Shot in color and almost entirely on location in the Philippines, inspired by recent history of American enlisted men, of both the Navy and Army, being stranded and fighting behind Japanese enemy lines on the Philippine islands after the collapse and retreat of American forces there, the film captures a magic intersection between the real world and the metaphysical lines, wills, and technologies that Lang's past films have posited, usually with a high degree of directorial abstraction and isolation, as tying together and attempting to control the course of the world. While films like the first two Dr. Mabuse entries (1922, 1933), Fury (1936), and a significant number of Lang's American work are absolutely spawned from and comment upon the politics, culture, and society in which they were made, An American Guerilla, with its dressings of pictorial realism and an unstory-like, episodic sequence of events narrated by star Tyrone Power, has the unlikely appearance of a Fritz Lang actuality. It nearly is a fictionalized documentary. Or perhaps vice versa.

It is not only startling for being a grasp of something outside the confines of the studio. Particularly remarkable is the answer to the question that is asked in almost all of Lang—either explicitly, as in Spione (1928) and Secret Beyond the Door... (1948), or implicitly—of who or what is telling the story we are watching, who or what is controlling or determining the action. For this 1950 film that answer is America. Gone is the ideological need of Lang's wartime films—note that all his war films are either about being stuck behind enemy lines or being stranded at home in a world that feels like it is that of the enemy—to confirm Nazi immorality and inspire American internationalist intervention. American Guerilla's motivation is like a post-war documentary on overseas cleanup and Marshall Plan rehabilitation: Look at what America and democracy can do for you! Stranded seaman Tyrone Power and his ragtag group are far from the rugged survivalist-fighters of Walsh's Objective, Burma! (1945), and are closer to Western Union's (1940) men driven, vaguely, by manifest destiny, presidential encouragement, and teleological technological development. In American Guerilla, the outfit is akin to institutional soldier-engineer-social-workers, building radios, printing money, laying telegraph line. We literally watch them build (or modernize in the guise of re-building) more than we watch them fight. Orders are issued obliquely from afar; the only presence of real authority we see are haunting/ironic messages on cigarette packs bearing General MacArthur's famous “I will return” dictum and his replicated signature. Nearly the last shot of the film is a totemic medium shot of the great man (actually an actor) finally arriving at the Philippines, decked out in his usual sunglasses and uniform, and his appearance like this erupts in the frame like the stark figure of Mabuse or the revelation of Spione's Haghi: “Allmächtiger Gott -- welche Macht hat hier die Hand im spiele -- ?!” “Ich.” Except this man is no super villain or manipulator; he is nothing but an icon for that giant overseas power that has quietly been directing everything we've been watching.

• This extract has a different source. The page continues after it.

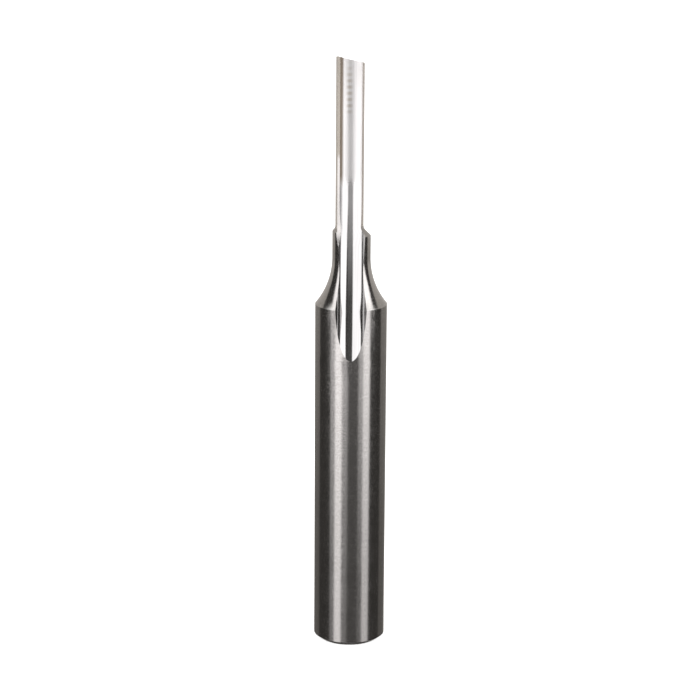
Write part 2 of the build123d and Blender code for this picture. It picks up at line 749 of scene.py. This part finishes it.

To follow a line of thought from Tom Gunning's essential book on Lang, the masterful individual Mabuse figure from Germany's (and Lang's) Weimar-era, having gone through several transformations through time and Lang's move to America, has now dispersed like a fog to encompass something as grandiose yet pervasively abstract and unreachable as political ideology and its intervention upon the world. The final sequence in the film could be taking place in America: miniature American flags have appeared out of nowhere, and a Coca-Cola is shared as the military parade of returning Americans goes by.

Thus the film is one of Lang's most remarkable portraits of the motivating forces behind the movements and conflicts of man, no longer conjured in the safety of a studio and led by a single figure, but found in the footpaths, jungles, hills and cabins of the Philippines and ordered from afar in a freshly globalized world. It is Lang's only true “war film,” and as both a production and striking record of real world exploit, a genuine adventure—a powerful idea considering the context of the film's ideology, and all the more so as An American Guerilla is the closest the director ever got to documentary. For once even the story seems out of his hands, and has been predetermined by a force beyond even the director's control. One might return to his adventure worlds of near total artifice—Harakiri (1919), Woman on the Moon (1929), Man Hunt (1941), the Tiger epic (1959), etc.—and be shocked to find more serene and linear their sense that for all the sinister manipulations inextricably chained together, there is still one man in control of it all, the man behind the camera. Linked to the outside world, Lang generously, vividly and unforgettably gives his film up to a new global dominating force within his power to constraint to his frames, but beyond his power to control.